To summarize the replies to my query for corpora of English novels, the following were suggested (in addition to ELTeC, mentioned in the initial query - European Literary Text Collection https://www.distant-reading.net/eltec/). Due to some difficulties in locating and accessing the corpora listed below under the first two items, the corpus creators have agreed to deposit them in the Oxford Text Archive collections - old and new links are given below:
1. Corpus of Late Modern English Texts (there is a version called CLMET 3.1 as well as the extended version) and the CEN (Corpus of English Novels) compiled by Hendrik de Smet and others:
CLMET now available here: http://hdl.handle.net/20.500.14106/2574 CEN now available here: http://hdl.handle.net/20.500.14106/2573
2. Corpus of the Canon of Western Literature https://www.researchgate.net/publication/321773386_Introducing_the_Corpus_of... (downloadable in full from https://www.researchgate.net/publication/385291433_CCWL_10_Jan_2018rar ).
CCWL now also available here: http://hdl.handle.net/20.500.14106/2575
3. Amalgum: richly annotated Gutenberg data in the form of a very deeply annotated corpus including about 0.5M tokens of samples from Project Gutenberg novels, next to data from 7 other genres:
https://github.com/gucorpling/amalgum/blob/dev/amalgum/fiction/dep/AMALGUM_f...
The data is automatically annotated with good quality neural UD parses, coreference resolution, entity recognition, discourse parses and more, with excerpts from over 400 novels included. We also have a much smaller but manually annotated corpus which includes fiction, along with other genres in our GUM/GENTLE corpora (24 genres total): https://gucorpling.org/gum/
Many thanks to Bea Alex, Sabine Bartsch, Hendrik de Smet Clarence Green and Amir Zeldes
I note that this hasn't revealed a great number of available corpora! I suspect that there a large number of ad hoc datasets that people make for specific projects, sampling from the large number of text collections available, but I still don't find many open access reference corpora for particular genres and time periods.

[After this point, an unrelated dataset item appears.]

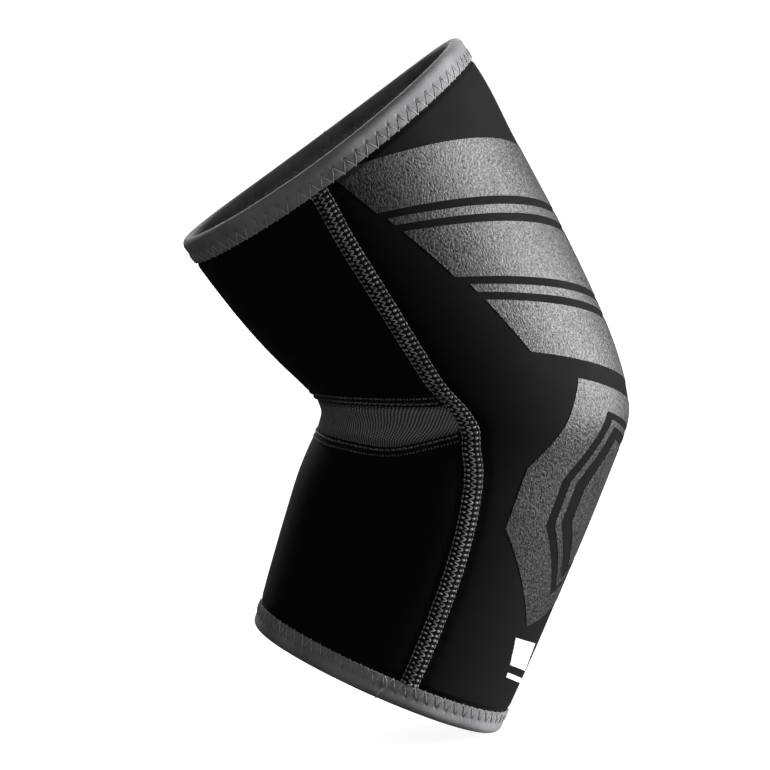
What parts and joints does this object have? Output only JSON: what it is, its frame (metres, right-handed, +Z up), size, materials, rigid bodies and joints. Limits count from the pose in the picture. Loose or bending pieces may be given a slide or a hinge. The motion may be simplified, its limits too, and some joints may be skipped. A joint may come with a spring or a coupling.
{
  "type": "elbow brace",
  "caption": "Pull-on elbow brace: a bent neoprene sleeve with taped rims, raised flatlock side seams and a thin knit insert in the crook.",
  "frame": {"origin": "middle of the hollow at the bend, where the elbow sits", "axes": "+X towards the point of the elbow, -X towards the crook, +Z up towards the upper arm, +Y across the arm; Y = 0 is the mirror plane"},
  "size_m": [0.1379, 0.0988, 0.2153],
  "materials": {
    "neoprene": "black knit-faced neoprene, matt, with a satin grey grip print on the elbow side",
    "knit": "charcoal ribbed stretch knit",
    "tape": "mid-grey woven stretch tape, matt",
    "thread": "charcoal and grey flatlock thread, slightly shiny"
  },
  "bodies": {
    "root": {"outer_panel": "neoprene", "upper_inner_panel": "neoprene", "lower_inner_panel": "neoprene", "crook_insert": "knit", "upper_binding": "tape", "lower_binding": "tape", "near_side_seam": "thread", "far_side_seam": "thread", "upper_crook_seam": "thread", "lower_crook_seam": "thread"}
  },
  "joints": []
}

The CLARIN Resource Family for Literary Corpora (https://www.clarin.eu/resource-families/literary-corpora) has a number in other languages, and I'll get this updated with the above corpora and anything else that I find for English.
Best wishes, Martin Wynne
On 27/10/2024 12:11, Martin Wynne via Corpora wrote:
I have a student who is interested in tracing the development of the English novel from its origins to the present day (or at least to the start of the twentieth century), and I'm trying to gather information about relevant corpora covering this text type and period.
We know about the European Literary Text Collection (ELTeC, https://www.distant-reading.net/eltec/) which will be very useful for the later end of the timescale. We also know it is possible to assemble a corpus from Project Gutenberg, archive.org, Oxford Text Archive, etc. , but would be interested in re-using any corpora that people might already have made, which aim to be representative of particular periods within this genre.
The student has some flexibility with her research question, so while the original idea of 'English novels' was probably 'novels in English from Great Britain and Ireland', other related areas such as US novels might be interesting as well.
Any tips and suggestions gratefully received. If we get a number of interesting direct emails, I'll be happy to summarize the results to the list.
Best wishes, Martin